Finally a sizer ball could be made larger or smaller than the usual dimension to tweak neck tension instead of using a different sized bushing.
This in no way affects tension with a bushing die.
Neck tension IS NOT interference fit, it IS NOT friction, or resultant seating forces.
Tension is spring back force gripping an area of seated bullet.
On firing, necks expand to counter this spring back force, to fully release bullets.
And keep in mind, with far less neck expansion than you can measure, a bullet once gripped is free in the wind.
It seems a joke when folks make wild claims about high neck clearance (like 3-4thou) needed 'for safety'. It's not true at all.
Any change to brass dimension exceeding presented spring back causes that brass to yield. So if necks spring back 1thou, and you squeeze them down 2thou they will yield ~1thou. Sizing is actual yielding to a new relaxed dimension.
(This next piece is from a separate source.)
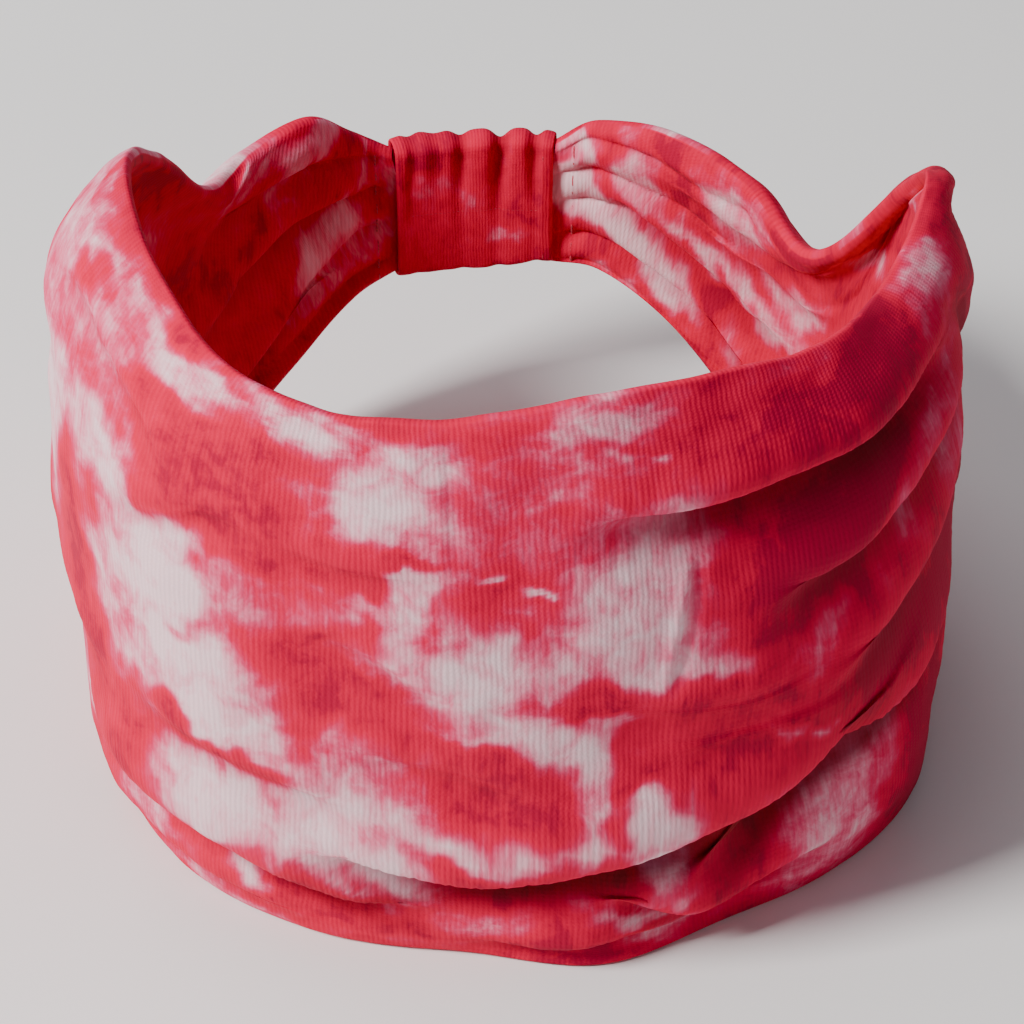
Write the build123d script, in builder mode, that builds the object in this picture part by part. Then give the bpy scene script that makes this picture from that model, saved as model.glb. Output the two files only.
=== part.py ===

Your necks will only spring back ~1thou worth of distance. Within that distance is the force available to grip bullet bearing. To cause greater interference for bullet seating (smaller bushing) is not increasing spring back force, nor force distance. The seating bullet will just up size that additional interference, causing yielding, and you're right back where you'd be had you only provided 1thou of interference.
So ideally, you would set 1thou of interference for bullet seating. More or less, does NOTHING for tension.
Where you want more or less tension, you adjust the area spring back force is applying to(gripping). That is LENGTH of interference.